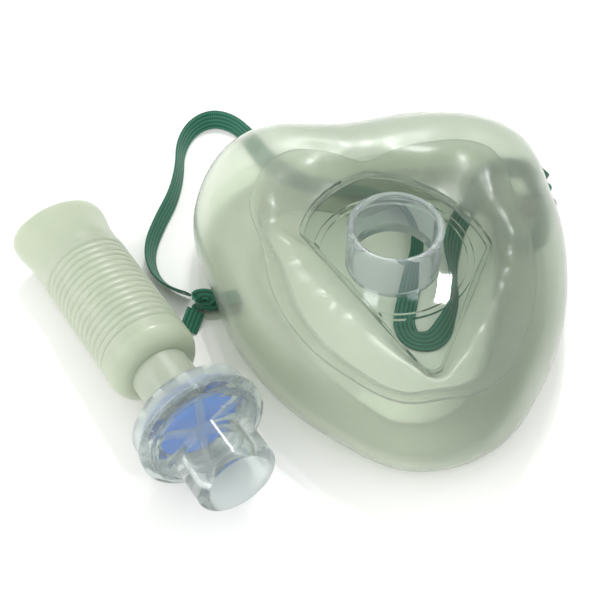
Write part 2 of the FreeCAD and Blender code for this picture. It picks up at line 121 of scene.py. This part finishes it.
# ---- strap -------------------------------------------------------------------------
STRAP_WIDTH = 6.4 * MM
STRAP_THICK = 0.9 * MM
STRAP_RIBS = 5
RIB_POINTS = 6                                   # points across one rib
RIB_VALLEY = 0.55                                # thickness between ribs, as a share
EDGE_SQUARENESS = 8                              # a higher power makes a squarer edge
ROUTE_STEPS = 12                                 # points per control point of a route
KNOT_TIGHTNESS = 0.8                             # share of the CAD knot's size
KNOT_POINTS = 97
KNOT_MARGIN = 1.6 * MM                           # between the knot's centre line and its box
KNOT_LIFT = 0.8 * MM
KNOT_SCALE = 0.52                                # the elastic is squeezed in the knot
KNOT_INWARD = {"left": 1.6 * MM, "right": 3.4 * MM}
TAIL_SCALE = 0.9
TAIL_DROP = 0.3                                  # share of the width that a loose end sinks
TAIL_LEANS = {"left": math.radians(35), "right": math.radians(12)}
LOOP_LEAN = math.radians(8)                      # the stretch between the left knot and its tab
STRAP_ROUTE = [                                  # control points of the strap's centre line
    (0.0595, 0.0460, 0.0040), (0.0575, 0.0530, 0.0032), (0.0500, 0.0565, 0.0032),
    (0.0425, 0.0540, 0.0032), (0.0385, 0.0465, 0.0032), (0.0325, 0.0395, 0.0032),
    (0.0275, 0.0315, 0.0032), (0.0240, 0.0225, 0.0032), (0.0224, 0.0135, 0.0032),
    (0.0210, 0.0050, 0.0032), (0.0176, -0.0029, 0.0032), (0.0122, -0.0092, 0.0032),
    (0.0060, -0.0080, 0.0032), (0.0043, -0.0018, 0.0032), (0.0068, 0.0052, 0.0032),
    (0.0102, 0.0140, 0.0032), (0.0140, 0.0242, 0.0032), (0.0162, 0.0344, 0.0032),
    (0.0134, 0.0446, 0.0032), (0.0052, 0.0516, 0.0032), (-0.0050, 0.0555, 0.0032),
    (-0.0140, 0.0585, 0.0032), (-0.0220, 0.0640, 0.0032), (-0.0270, 0.0720, 0.0032),
    (-0.0305, 0.0805, 0.0032), (-0.0350, 0.0885, 0.0032), (-0.0420, 0.0920, 0.0032),
    (-0.0490, 0.0880, 0.0032), (-0.0535, 0.0790, 0.0032), (-0.0545, 0.0680, 0.0032),
    (-0.0575, 0.0570, 0.0032), (-0.0625, 0.0470, 0.0032), (-0.0665, 0.0365, 0.0032),
    (-0.0660, 0.0270, 0.0032), (-0.0615, 0.0200, 0.0034), (-0.0565, 0.0170, 0.0040),
]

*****

Exercise details.
Your task is to quote the listing above word for word.

Solved exercise.
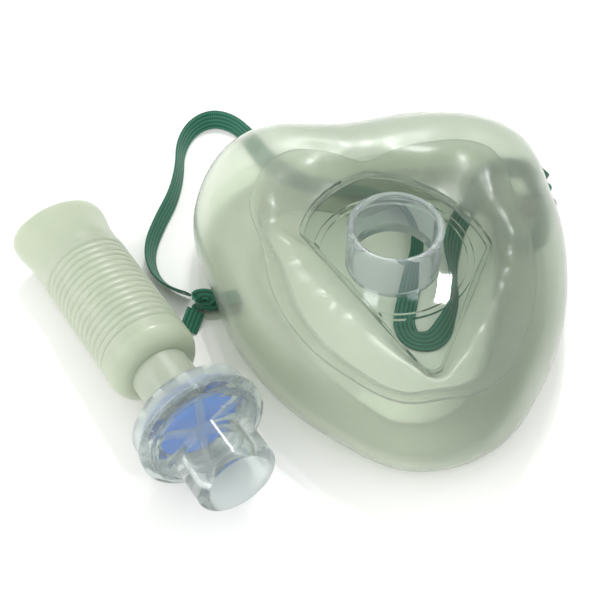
Write part 2 of the FreeCAD and Blender code for this picture. It picks up at line 121 of scene.py. This part finishes it.
# ---- strap -------------------------------------------------------------------------
STRAP_WIDTH = 6.4 * MM
STRAP_THICK = 0.9 * MM
STRAP_RIBS = 5
RIB_POINTS = 6                                   # points across one rib
RIB_VALLEY = 0.55                                # thickness between ribs, as a share
EDGE_SQUARENESS = 8                              # a higher power makes a squarer edge
ROUTE_STEPS = 12                                 # points per control point of a route
KNOT_TIGHTNESS = 0.8                             # share of the CAD knot's size
KNOT_POINTS = 97
KNOT_MARGIN = 1.6 * MM                           # between the knot's centre line and its box
KNOT_LIFT = 0.8 * MM
KNOT_SCALE = 0.52                                # the elastic is squeezed in the knot
KNOT_INWARD = {"left": 1.6 * MM, "right": 3.4 * MM}
TAIL_SCALE = 0.9
TAIL_DROP = 0.3                                  # share of the width that a loose end sinks
TAIL_LEANS = {"left": math.radians(35), "right": math.radians(12)}
LOOP_LEAN = math.radians(8)                      # the stretch between the left knot and its tab
STRAP_ROUTE = [                                  # control points of the strap's centre line
    (0.0595, 0.0460, 0.0040), (0.0575, 0.0530, 0.0032), (0.0500, 0.0565, 0.0032),
    (0.0425, 0.0540, 0.0032), (0.0385, 0.0465, 0.0032), (0.0325, 0.0395, 0.0032),
    (0.0275, 0.0315, 0.0032), (0.0240, 0.0225, 0.0032), (0.0224, 0.0135, 0.0032),
    (0.0210, 0.0050, 0.0032), (0.0176, -0.0029, 0.0032), (0.0122, -0.0092, 0.0032),
    (0.0060, -0.0080, 0.0032), (0.0043, -0.0018, 0.0032), (0.0068, 0.0052, 0.0032),
    (0.0102, 0.0140, 0.0032), (0.0140, 0.0242, 0.0032), (0.0162, 0.0344, 0.0032),
    (0.0134, 0.0446, 0.0032), (0.0052, 0.0516, 0.0032), (-0.0050, 0.0555, 0.0032),
    (-0.0140, 0.0585, 0.0032), (-0.0220, 0.0640, 0.0032), (-0.0270, 0.0720, 0.0032),
    (-0.0305, 0.0805, 0.0032), (-0.0350, 0.0885, 0.0032), (-0.0420, 0.0920, 0.0032),
    (-0.0490, 0.0880, 0.0032), (-0.0535, 0.0790, 0.0032), (-0.0545, 0.0680, 0.0032),
    (-0.0575, 0.0570, 0.0032), (-0.0625, 0.0470, 0.0032), (-0.0665, 0.0365, 0.0032),
    (-0.0660, 0.0270, 0.0032), (-0.0615, 0.0200, 0.0034), (-0.0565, 0.0170, 0.0040),
]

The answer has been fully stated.